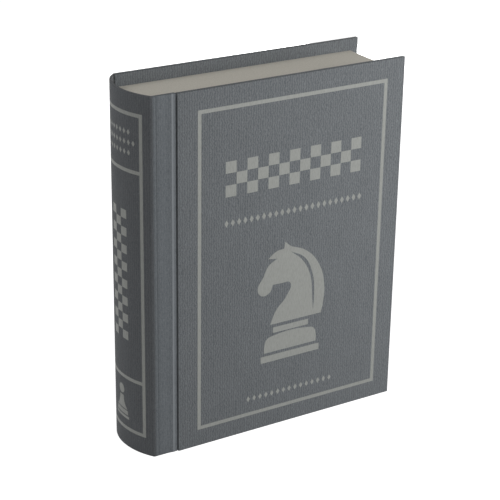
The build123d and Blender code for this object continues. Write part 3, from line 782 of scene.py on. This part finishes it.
def silver_print():
    material, tree, shader = new_material("silver print", {
        "Roughness": 0.55, "Specular IOR Level": 0.4, "Metallic": 0.15,
    })
    place = object_place(tree)
    slub = noise(tree, place, (1500, 1500, 300), 3.0, 0.6)
    speck = noise(tree, place, (2600, 2600, 2600), 2.0, 0.7)
    level = shares(tree, slub, 0.6, speck, 0.4)
    dark, plain, light = linear(130, 131, 128), linear(146, 148, 144), linear(154, 156, 152)
    colour = ramp(tree, level, (0.28, dark), (0.5, plain), (0.75, light))
    tree.links.new(colour, shader.inputs["Base Color"])
    add_bump(tree, shader, level, 0.03 * MM, 0.5)
    return material


silver = silver_print()
print(silver.name, "has", len(silver.node_tree.nodes), "nodes")

# %% Flat shapes
PRINT_THICKNESS = 0.05 * MM
PRINT_SINK = 0.02 * MM
SQUARE_GAP = 0.06 * MM
CURVE_STEPS = 8
SAME_POINT = 0.01 * MM
CORNER = "VECTOR"
SMOOTH = "AUTO"


def new_rectangle(left, right, bottom, top):
    bm = bmesh.new()
    bmesh.ops.create_grid(bm, x_segments=1, y_segments=1, size=0.5)
    bmesh.ops.scale(bm, vec=(right - left, top - bottom, 1), verts=bm.verts)
    bmesh.ops.translate(bm, vec=((left + right) / 2, (bottom + top) / 2, 0), verts=bm.verts)
    return bm


def join(bms):
    """Put several flat drawings into the first one."""
    first = bms[0]
    for other in bms[1:]:
        mesh = bpy.data.meshes.new("part of a print")
        other.to_mesh(mesh)
        other.free()
        first.from_mesh(mesh)
        bpy.data.meshes.remove(mesh)
    return first


def frame_shape(left, right, bottom, top, line):
    """The outline of a rectangle, drawn with a line of that width."""
    bm = new_rectangle(left, right, bottom, top)
    inside = bm.faces[:]
    bmesh.ops.inset_region(bm, faces=inside, thickness=line, use_boundary=True, use_even_offset=True)
    bmesh.ops.delete(bm, geom=inside, context="FACES")
    return bm


def chequer(columns, rows, pitch, middle):
    """Every second square of a grid, each a hair smaller than its place, so that corners don't touch."""
    bm = bmesh.new()
    bmesh.ops.create_grid(bm, x_segments=columns, y_segments=rows, size=0.5)
    bmesh.ops.scale(bm, vec=(columns * pitch, rows * pitch, 1), verts=bm.verts)
    odd = []
    for face in bm.faces:
        spot = face.calc_center_median()
        column = round(spot.x / pitch + (columns - 1) / 2)
        row = round(spot.y / pitch + (rows - 1) / 2)
        if (column + row) % 2:
            odd.append(face)
    bmesh.ops.delete(bm, geom=odd, context="FACES")
    rims = bmesh.ops.inset_individual(bm, faces=bm.faces[:], thickness=SQUARE_GAP)["faces"]
    bmesh.ops.delete(bm, geom=rims, context="FACES")
    bmesh.ops.translate(bm, vec=(*middle, 0), verts=bm.verts)
    return bm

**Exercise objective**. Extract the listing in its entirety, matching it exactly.

**The response**.
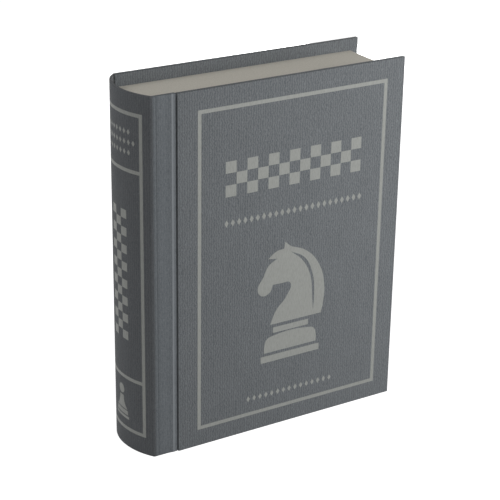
The build123d and Blender code for this object continues. Write part 3, from line 782 of scene.py on. This part finishes it.
def silver_print():
    material, tree, shader = new_material("silver print", {
        "Roughness": 0.55, "Specular IOR Level": 0.4, "Metallic": 0.15,
    })
    place = object_place(tree)
    slub = noise(tree, place, (1500, 1500, 300), 3.0, 0.6)
    speck = noise(tree, place, (2600, 2600, 2600), 2.0, 0.7)
    level = shares(tree, slub, 0.6, speck, 0.4)
    dark, plain, light = linear(130, 131, 128), linear(146, 148, 144), linear(154, 156, 152)
    colour = ramp(tree, level, (0.28, dark), (0.5, plain), (0.75, light))
    tree.links.new(colour, shader.inputs["Base Color"])
    add_bump(tree, shader, level, 0.03 * MM, 0.5)
    return material


silver = silver_print()
print(silver.name, "has", len(silver.node_tree.nodes), "nodes")

# %% Flat shapes
PRINT_THICKNESS = 0.05 * MM
PRINT_SINK = 0.02 * MM
SQUARE_GAP = 0.06 * MM
CURVE_STEPS = 8
SAME_POINT = 0.01 * MM
CORNER = "VECTOR"
SMOOTH = "AUTO"


def new_rectangle(left, right, bottom, top):
    bm = bmesh.new()
    bmesh.ops.create_grid(bm, x_segments=1, y_segments=1, size=0.5)
    bmesh.ops.scale(bm, vec=(right - left, top - bottom, 1), verts=bm.verts)
    bmesh.ops.translate(bm, vec=((left + right) / 2, (bottom + top) / 2, 0), verts=bm.verts)
    return bm


def join(bms):
    """Put several flat drawings into the first one."""
    first = bms[0]
    for other in bms[1:]:
        mesh = bpy.data.meshes.new("part of a print")
        other.to_mesh(mesh)
        other.free()
        first.from_mesh(mesh)
        bpy.data.meshes.remove(mesh)
    return first


def frame_shape(left, right, bottom, top, line):
    """The outline of a rectangle, drawn with a line of that width."""
    bm = new_rectangle(left, right, bottom, top)
    inside = bm.faces[:]
    bmesh.ops.inset_region(bm, faces=inside, thickness=line, use_boundary=True, use_even_offset=True)
    bmesh.ops.delete(bm, geom=inside, context="FACES")
    return bm


def chequer(columns, rows, pitch, middle):
    """Every second square of a grid, each a hair smaller than its place, so that corners don't touch."""
    bm = bmesh.new()
    bmesh.ops.create_grid(bm, x_segments=columns, y_segments=rows, size=0.5)
    bmesh.ops.scale(bm, vec=(columns * pitch, rows * pitch, 1), verts=bm.verts)
    odd = []
    for face in bm.faces:
        spot = face.calc_center_median()
        column = round(spot.x / pitch + (columns - 1) / 2)
        row = round(spot.y / pitch + (rows - 1) / 2)
        if (column + row) % 2:
            odd.append(face)
    bmesh.ops.delete(bm, geom=odd, context="FACES")
    rims = bmesh.ops.inset_individual(bm, faces=bm.faces[:], thickness=SQUARE_GAP)["faces"]
    bmesh.ops.delete(bm, geom=rims, context="FACES")
    bmesh.ops.translate(bm, vec=(*middle, 0), verts=bm.verts)
    return bm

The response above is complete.